2007 - a "NOT QUITE AT THE HALF-WAY POINT" year in review

It's been a wild fucking ride already, bros and sissies.
Exciting, is putting it nicely. Being optimistic.
Kicking the year off by saying bye bye to one of my organs wasn't how I imagined the year would start. But, shit happens.
Focusing on the good - I was asked to read at more events than EVER before...
I MC'd my first wedding and it was a hit!!
I opened the show for a Transgendered artist named Stephanie Loveless...who blew my mind. A FIERCE guitar player - and vocals that are one part Marianne Faithful - one part David Bowie. Beautiful.

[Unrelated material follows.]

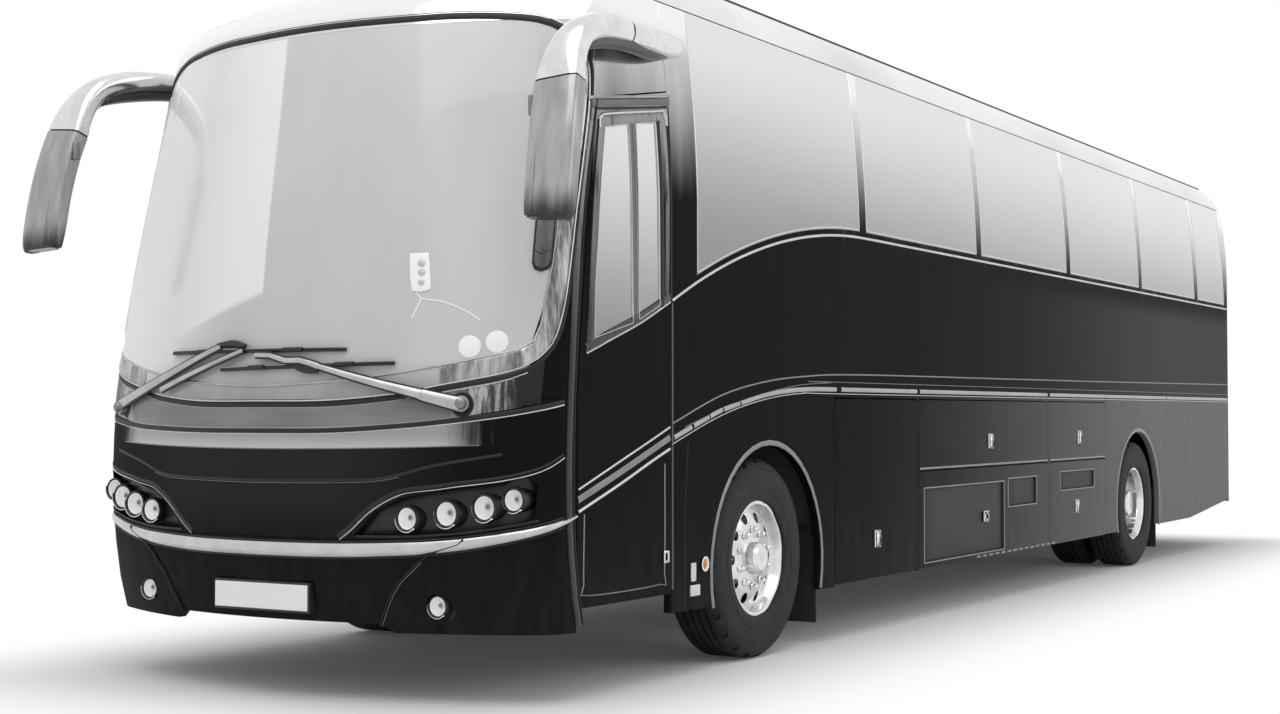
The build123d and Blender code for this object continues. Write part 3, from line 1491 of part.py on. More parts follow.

I read a poem at the Windsor Feminist Theatre fundraiser.
I opened the show for Keith Cole at the Wellington for a gay pride fundraiser. Three poems, one new one.
My house was destroyed by fire. Traumatic. Fascinating. Terrifying.
I heard a man scream, minutes before he passed away in the smoke.
I discovered how fun it might be to move back downtown, something Life Partner and I are considering, possibly maybe some day.
I'm suffering seperation anxiety from my CDs.
I miss my computer. I miss recording poems and playing my guitar.
All that is in storage.
Television completely SUCKS more than I ever thought it does.
I always thought that if I ever sat in front of a T.V. that had cable, I would be completely addicted, but I'm not.
I'm fucking insulted.
James said it best: It's just OUT of control now.
So yeah...I'm a little bit bitter that I have to spend the nicest months of the season trapped in a hotel room, not that it isn't an adventure.
I drove by my house today on the way home from the grocery story and saw that the entire neighborhood has blossomed.
It's all green and thick and beautiful - and I actually got choked up.
For the first time, I really REALLY missed home..in a bad way. It's backyard patio time! We're supposed to be making fun mix CDs, stocking up on Sleeman's Clear and having late nights in the moonlight, counting fireflies.
BUT - it's a learning experience.
Hopefully a once-in-a-lifetime experience...but...the good thing about "once in a lifetime" experiences are impossible to walk away from without learning something about...something.
All this - and I'm turning 30 in 15 days.
I'm not just leaving my twenties with a bang.
I'm burning the fuckers down...but I don't think it's going to be easy to "never look back."